The way you operate a rental property can dramatically change how the IRS treats its income and losses. For many investors, the contrast between a short-term rental and a long-term rental is more than semantics: it determines whether losses are trapped by passive activity rules or can be applied against ordinary W-2 or business income. Understanding these distinctions is the first step to evaluating whether strategies such as cost segregation and accelerated depreciation will produce immediate tax benefit or merely postpone deductions until a later event like a sale or other passive income appears.

Beyond classification, the level of owner involvement and the timing of tax elections matter. That means two owners with similar properties can see very different results if one meets the IRS tests for active engagement while the other delegates daily operations. In addition, professional designations like the real estate professional status change the calculus entirely. This article lays out the essential tax differences, how cost segregation interacts with rental classification, and practical timing considerations to maximize tax value while staying compliant.

How rental classification drives tax outcomes

Under typical rules, a long-term rental is treated as a passive activity, meaning losses are normally limited to offsets against other passive income. For many investors, early-year depreciation produces accounting losses that cannot reduce W-2 wages or business earnings unless an exception applies. By contrast, some short-term rentals may be treated as a non-passive trade or business when the owner materially participates and the activity meets specific short-stay criteria, allowing losses to offset ordinary income. The practical difference is significant: non-passive treatment opens the door for depreciation and other deductions to deliver immediate tax relief rather than being carried forward.

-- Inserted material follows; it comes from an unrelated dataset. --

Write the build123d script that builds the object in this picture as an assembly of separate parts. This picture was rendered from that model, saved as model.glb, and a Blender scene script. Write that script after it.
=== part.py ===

Material participation: the gatekeeper

The concept of material participation is central when a short-term strategy is relied upon. Owners must demonstrate ongoing, substantial involvement—documented by logs, calendars, and contemporaneous records—to satisfy IRS tests. Meeting these standards typically requires more than occasional oversight; it often involves consistent time spent managing reservations, coordinating cleaning, handling guest communications, or performing repairs. If the owner cannot prove participation, the activity reverts to passive activity treatment and the anticipated immediate tax benefits vanish, leaving accelerated deductions to be stored until passive income or a disposition unlocks their value.

Cost segregation and accelerated depreciation: why classification matters

A properly executed cost segregation study reallocates portions of a building’s basis from long-life structural components to shorter-life categories such as 5, 7, or 15 years. When combined with bonus depreciation, this reallocation can produce substantial first-year deductions. For a short-term rental treated as non-passive through material participation, these accelerated deductions can reduce W-2 or business income in the acquisition year. For a long-term rental that remains passive, the deductions still exist but are often deferred until they can offset passive income or are realized on sale, which changes the time value of the tax benefit.

Bonus depreciation and timing

Timing a cost segregation study so the property is placed in service during years where bonus depreciation applies maximizes front-loaded deductions. Performing the study in the purchase year generally yields the largest immediate write-offs. Investors should also consider pairing a study with an expected high-income year—for example, when a large bonus or capital event will raise marginal tax exposure—so accelerated depreciation can offset earnings taxed at higher rates. Remember that accelerated deductions do not erase future depreciation recapture on sale, although recapture may be deferred in a qualifying like-kind exchange.

Who benefits most and practical considerations

Owners who materially participate in a short-term rental tend to receive the largest immediate tax advantage from cost segregation, because accelerated deductions can offset ordinary income. Long-term rental owners still gain from reclassification, but the benefit usually materializes over time or upon disposition, unless they qualify as a real estate professional and thereby escape passive loss limitations. For W-2 earners with no other passive income, converting a property to a short-term model and documenting participation can be a powerful, legitimate strategy—but it must be executed carefully and with proper records to withstand scrutiny.

Conversion and sale considerations

If you change a property’s use—flipping between short-term and long-term operation—or you plan to sell, anticipate tax consequences. Converting an STR to a long-term rental may alter future deductibility and participation status. Meanwhile, accelerated depreciation increases potential recapture on sale unless a 1031 exchange or other planning step defers it. Work with qualified professionals—a CPA familiar with rental taxation and an engineer-qualified firm for cost segregation—to model scenarios and choose timing that aligns with your broader financial picture.